The grapes for this Chenin come from a vineyard high in the mountains of Clanwilliam, 25 miles from the sea at 1600ft elevation. There is no water available, so the vineyards are dry-farmed. The vines are over 50 years old, and produce very little fruit. The wine is 50% barrel fermented & matured in 400 litre french oak barrels.

Presque’Isle Santa Barbara Chardonnay 2016

This wine is from a small, family operation that sustainably farms and focuses on terroir-driven wines and cool-climate sites. This crowd-pleasing Chardonnay is perfectly balanced; its chalky minerality mingles with apples, pears, and honeysuckle…it’s subtly sunny and slightly serious. It’s the wine to serve at the dinner party and the wine to bring to the dinner party.

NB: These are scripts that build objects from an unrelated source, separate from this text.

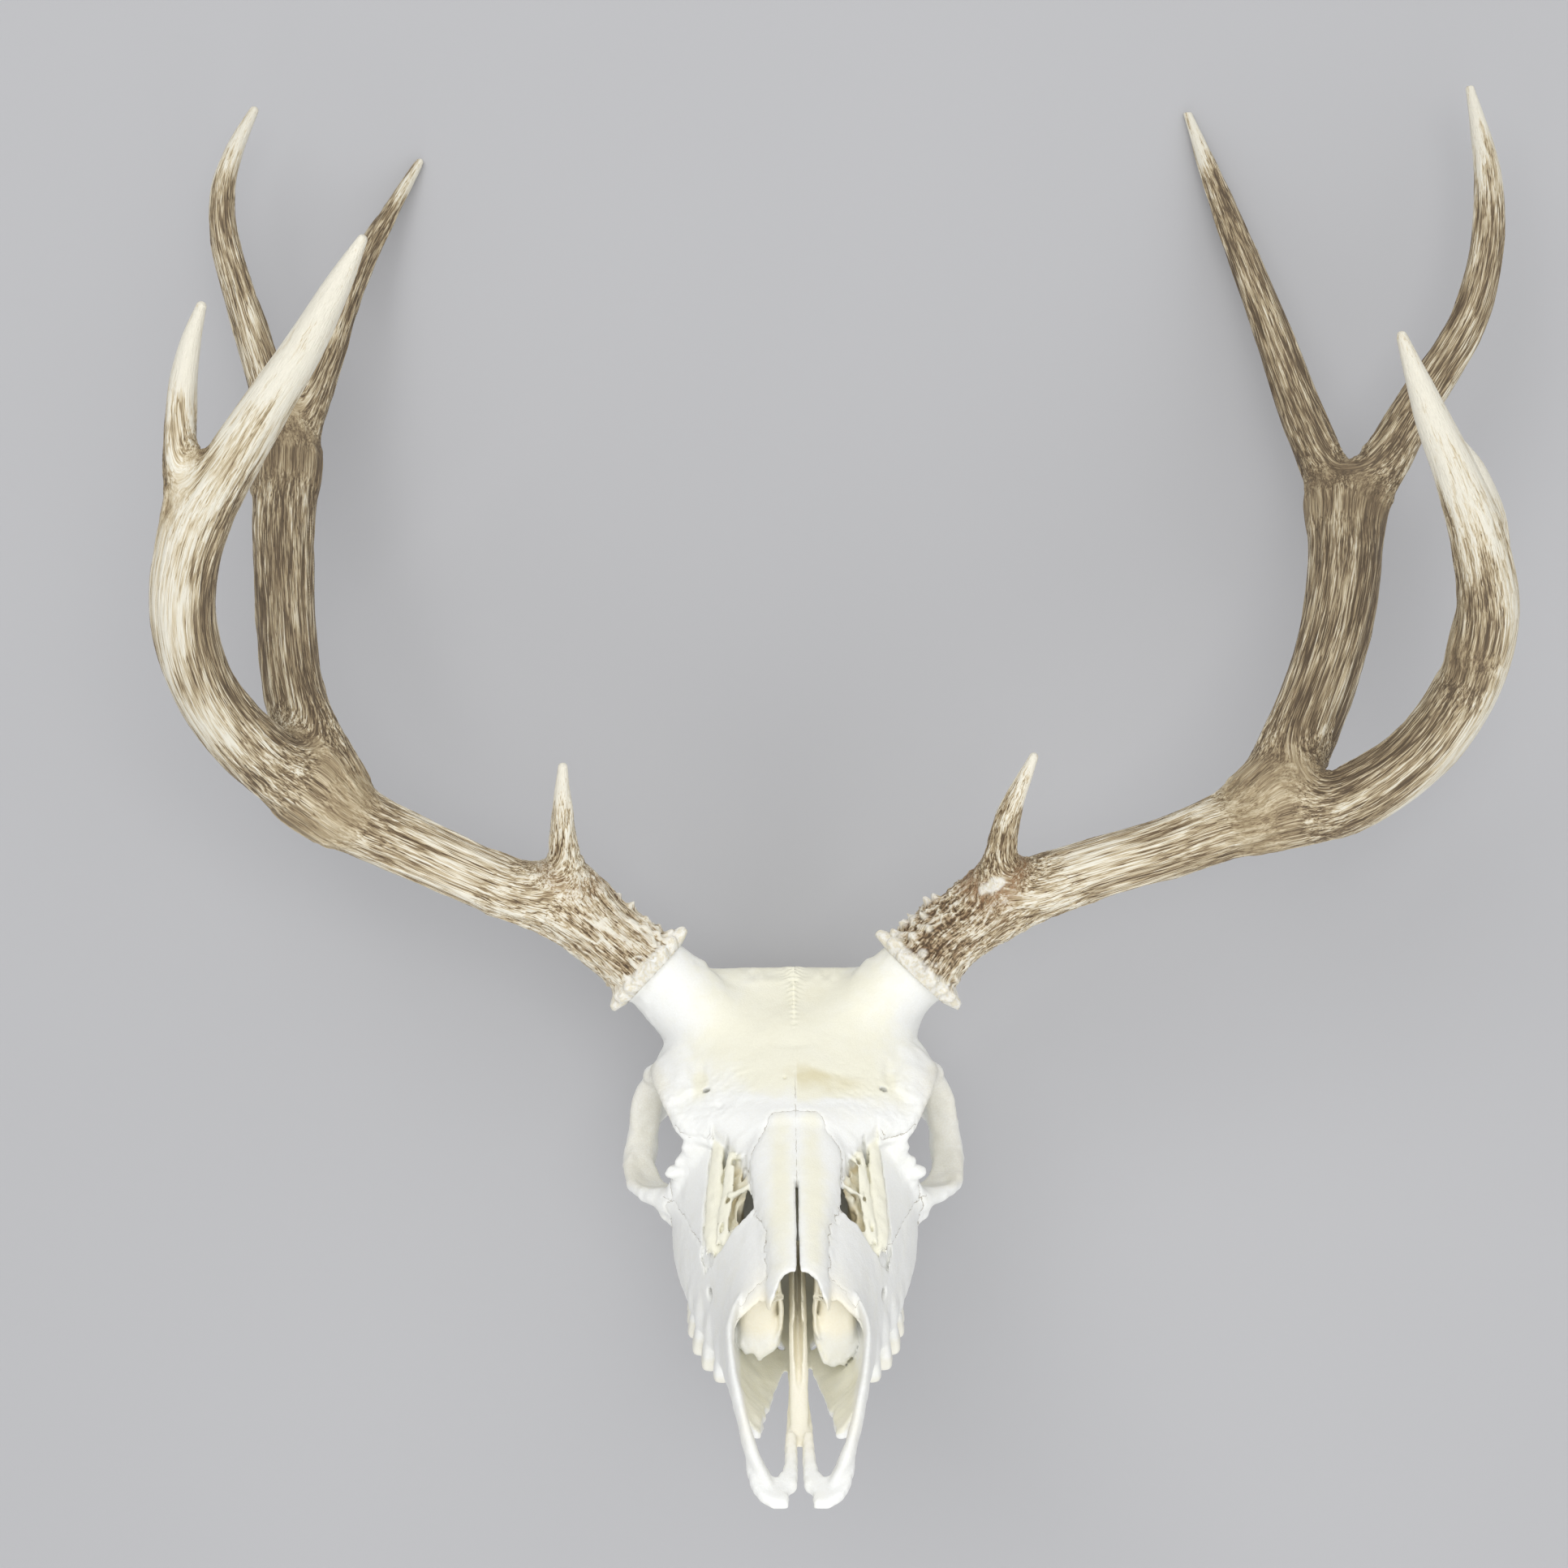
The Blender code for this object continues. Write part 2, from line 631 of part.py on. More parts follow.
def lacrimal_space(side):
    s = dict(SIDES)[side]
    plan = (
        (24, 141), (36, 151.5), (39, 158), (50, 158), (45, 145), (38, 132), (31, 110), (27, 108), (28, 124))
    return prism("lacrimal_space_" + side, [(s * x, y) for x, y in plan], 30, 110, "z")


def bone_spaces():
    """Name and space of each bone, in the order in which they are parted off."""
    snout = ((-10, -20), (47, -20), (50, -5), (77, 47), (60, 90), (-10, 60))
    brow = ((138, 57), (138, 130), (228, 130), (220, 74), (206, 46), (184, 46), (172, 62), (152, 57))
    yield "vomer", prism("vomer_space", ((16, 9.8), (101, 9.8), (101, 46), (16, 46)), -2.6, 2.6, "x")
    for side, _ in SIDES:
        yield "nasal_" + side, nasal_space(side)
        yield "premaxilla_" + side, half_prism("snout_space_" + side, side, snout)
        yield "lacrimal_" + side, lacrimal_space(side)
        yield "zygomatic_" + side, half_prism(
            "zygomatic_space_" + side, side, ((147, 6), (208, 6), (208, 46), (147, 46)), 44.5)
        yield "frontal_" + side, half_prism("brow_space_" + side, side, brow)
    rear = ((256, -40), (300, -40), (300, 90), (262, 90))
    yield "occipital", prism("occipital_space", rear, -80, 80, "x")
    rest = ((164, -40), (290, -40), (290, 110), (164, 110))
    yield "braincase", prism("braincase_space", rest, -80, 80, "x")
    cheek = ((20, -40), (180, -40), (180, 90), (20, 90))
    for side, _ in SIDES:
        yield "maxilla_" + side, half_prism("cheek_space_" + side, side, cheek)


# ---------------------------------------------------------------- antlers

def along_disc(name, centre, axis, radius, low, high):
    """A cylinder round an axis, from low to high along it."""
    bm = bmesh.new()
    bmesh.ops.create_cone(bm, cap_ends=True, segments=16, radius1=radius, radius2=radius, depth=high - low)
    turn = Vector(axis).normalized().to_track_quat("Z", "Y").to_matrix().to_4x4()
    middle = Vector(centre) + Vector(axis).normalized() * (low + high) / 2
    bm.transform(Matrix.Scale(MM, 4) @ Matrix.Translation(middle) @ turn)
    mesh = bpy.data.meshes.new(name)
    bm.to_mesh(mesh)
    bm.free()
    obj = bpy.data.objects.new(name, mesh)
    bpy.context.scene.collection.objects.link(obj)
    return obj


def nearest_gap(obj, point):
    target = Vector(point) * MM
    return min((vert.co - target).length for vert in obj.data.vertices)


def antler(side, cutters_home):
    """One antler fused whole, then parted at its forks into named branches."""
    branches = ANTLERS[side]
    centre, axis = BURR_CENTRES[side], BURR_AXES[side]
    tubes = [tube(branch, path) for branch, path in branches.items()]
    burr = along_disc("burr", centre, axis, BURR_RADIUS, -2.0, 4.5)
    whole = fuse(f"antler_{side}", tubes + [burr], ANTLER_VOXEL, smoothing=4)
    thin_out(whole, ANTLER_TRIANGLES)
    heel = along_disc("heel_" + side, centre, axis, 40.0, -60.0, GAP / 2)
    combine(whole, heel, "DIFFERENCE")
    stow(heel, cutters_home)
    for branch, where in BRANCH_CUTS.items():
        path = branches[branch]
        here, ahead = Vector(catmull(path, where)), Vector(catmull(path, where + 0.02))
        spot, along, radius = here[:3], Vector(ahead[:3]) - Vector(here[:3]), catmull(path, where)[3]
        disc = along_disc(f"cut_{side}_{branch}", spot, along, radius * 1.25 + 1.5, -GAP / 2, GAP / 2)
        combine(whole, disc, "DIFFERENCE")
        stow(disc, cutters_home)
    pieces = islands(whole)
    named = {}
    for branch, path in branches.items():
        middle = catmull(path, 0.6)[:3]
        piece = min(pieces, key=lambda p: nearest_gap(p, middle))
        named[branch] = piece
        piece.name = f"antler_{side}_{branch}"
    for crumb in pieces:
        if crumb not in named.values():
            bpy.data.objects.remove(crumb, do_unlink=True)
    return named


def stand_on_origin(root, pieces):
    """Move the whole so that the middle of its footprint, at its lowest point, is the origin."""
    bpy.context.view_layer.update()
    corners = np.array([piece.matrix_world @ vert.co for piece in pieces for vert in piece.data.vertices])
    low, high = corners.min(axis=0), corners.max(axis=0)
    root.location = (-(low[0] + high[0]) / 2, -(low[1] + high[1]) / 2, -low[2])


def main():
    clear_scene()
    parts_home = new_collection("mule_deer_skull")
    cutters_home = new_collection("cutters")
    bone = material("bone", (0.83, 0.81, 0.76), 0.55)
    beam = material("antler", (0.36, 0.29, 0.21), 0.6)
    tine = material("antler_tip", (0.62, 0.57, 0.47), 0.45)
    root = bpy.data.objects.new("rest_frame", None)
    frame = bpy.data.objects.new("skull_frame", None)
    parts_home.objects.link(root)
    parts_home.objects.link(frame)
    frame.location = (SNOUT_LEAN * LEAN_PIVOT * MM, NOSE_FORWARD * MM, NOSE_HEIGHT * MM)
    frame.rotation_mode = "ZYX"
    frame.rotation_euler = (-PALATE_TILT, 0, SNOUT_LEAN)
    frame.parent = root
    pieces = []
    skull = whole_skull()
    for name, space in bone_spaces():
        piece = part_off(skull, space, name)
        for obj in (piece, space):
            obj.parent = frame
        stow(space, cutters_home)
        finish(piece, parts_home, bone)
        pieces.append(piece)
    bpy.data.objects.remove(skull, do_unlink=True)
    for side, _ in SIDES:
        toe = along_disc("toe_" + side, BURR_CENTRES[side], BURR_AXES[side], 40.0, -GAP / 2, 40.0)
        bpy.context.view_layer.update()
        combine(bpy.data.objects["frontal_" + side], toe, "DIFFERENCE")
        stow(toe, cutters_home)
        for branch, piece in antler(side, cutters_home).items():
            piece.parent = root
            finish(piece, parts_home, tine if branch.endswith("tine") else beam)
            pieces.append(piece)
    stand_on_origin(root, pieces)


main()
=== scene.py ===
"""Looks of the mule deer skull: each bone and antler branch as a finely modelled piece.

Shapes are signed distance fields in millimetres, negative inside. Skull pieces live in the
skull's own frame (x across, y from the nose back, z up from the tooth line) and are then
tilted into the resting pose. Antler pieces live in the resting pose.
"""

import math
from functools import reduce

import bpy
import numpy as np
from mathutils import Euler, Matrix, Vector


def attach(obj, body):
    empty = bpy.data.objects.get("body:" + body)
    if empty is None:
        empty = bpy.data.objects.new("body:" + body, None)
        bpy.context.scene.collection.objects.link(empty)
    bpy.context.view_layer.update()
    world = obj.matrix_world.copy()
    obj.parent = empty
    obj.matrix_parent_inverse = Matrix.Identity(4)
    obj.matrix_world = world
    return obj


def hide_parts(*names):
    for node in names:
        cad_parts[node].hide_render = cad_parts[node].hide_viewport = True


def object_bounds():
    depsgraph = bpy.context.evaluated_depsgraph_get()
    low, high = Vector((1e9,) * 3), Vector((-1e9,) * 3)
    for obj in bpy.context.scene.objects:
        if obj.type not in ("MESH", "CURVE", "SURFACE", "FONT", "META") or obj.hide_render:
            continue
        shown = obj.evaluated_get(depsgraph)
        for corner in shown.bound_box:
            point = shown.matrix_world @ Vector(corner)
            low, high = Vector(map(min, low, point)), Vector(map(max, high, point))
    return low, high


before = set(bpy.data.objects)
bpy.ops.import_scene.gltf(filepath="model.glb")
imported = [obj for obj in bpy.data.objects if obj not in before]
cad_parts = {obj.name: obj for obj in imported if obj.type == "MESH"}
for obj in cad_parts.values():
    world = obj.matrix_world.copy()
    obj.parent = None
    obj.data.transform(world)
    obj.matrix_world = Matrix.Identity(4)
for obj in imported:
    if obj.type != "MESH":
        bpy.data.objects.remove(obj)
cad_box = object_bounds()

MM = 0.001
FAR = 60.0                              # distance given where nothing is near
# The resting pose
REST_SHIFT = np.array((-25.110, -26.688, 0.164))    # puts the footprint's middle on the origin
NOSE_HEIGHT = 257.0
NOSE_FORWARD = -231.0
PALATE_TILT = math.radians(68.0)
SNOUT_LEAN = math.radians(0.51)         # the snout's tip lies a little to the viewer's right
LEAN_PIVOT = 200.0                      # y at which that lean starts
# The skull and the antlers
ORBIT_DIAMETER = 45.0
TOOTH_ROW_START = 83.0
TOOTH_ROW_LENGTH = 78.0
TOOTH_SHARES = (0.13, 0.14, 0.14, 0.18, 0.20, 0.21)    # each tooth's part of the row
BURR_RADIUS = 15.2
BURR_CENTRES = {"left": (-52.5, -68.0, 105.0), "right": (46.0, -69.0, 105.0)}
BURR_AXES = {"left": (-0.73, 0.68, 0.0), "right": (0.69, 0.73, 0.0)}
FOOT_DEPTH = 2.2                        # how far an antler goes on below its burr's centre
PEDICLE_END = 2.0                       # how far the skull's surface goes on beyond it
TIP = 1.7                               # radius at the end of a tine
FORK_BLEND = 7.0                        # rounding where one branch leaves another
BROW_BLEND = 12.0
SIDES = (("left", -1.0), ("right", 1.0))
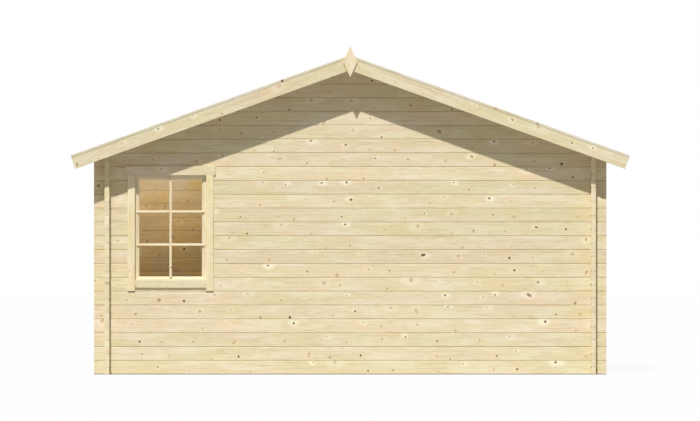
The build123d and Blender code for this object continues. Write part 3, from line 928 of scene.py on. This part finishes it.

Jean Foillard Beaujolais-Villages 2017

Jean Foillard is famous for cru Beaujolais, and for being one of the original ‘Gang of Four’ (along with Lapierre, Thevenet, and Breton) who called for a return to the old practices of viticulture and vinification: old vines, no synthetic herbicides or pesticides, harvesting late, rigorous sorting, minimal doses of sulfur dioxide or none at all, and avoiding artificial yeast and chaptalization (added sugar). Foillard briefly made a Nouveau, but decided that rushing a wine to get it to the states by the third Thursday in November just wasn’t his style. Instead, he decided to make Beaujolais-Villages, (2016 was the inaugural vintage). The grapes are sourced from steep, granite hillsides of Beaujolais-Villages, skirting the crus; Foillard took out long-term leases on the properties so that he could farm them himself. Like his other cuvées, this wine is made as naturally as possible, with no added SO2.

Les Tètes Bordeaux Superieur “Lomer”, 2016

Les Tètes is a small wine project run collaboratively by four winemaker friends, Nicolas Grosbois and Philippe Mesnier (of Domaine des Hauts Baigneux) and Baptiste and Vivien Martin. They are located in the village of Le Pressoir in Touraine Azay-le-Rideau in the Loire Valley. Les Tètes is focused on bringing fresh and fruity competitively-priced wines that are grown organically and fermented with native yeasts and with only minimal sulfur added. Les Tétes is “about friendship, and wines you drink with friends.”

Lomer is Merlot and Cabernet Franc, biodynamically farmed, fermented spontaneously in stainless steel, then bottled lightly filtered, unfined, with total sulphites of just 40 mg/L. This wine is earthy, full-bodied, layered, and satisfying.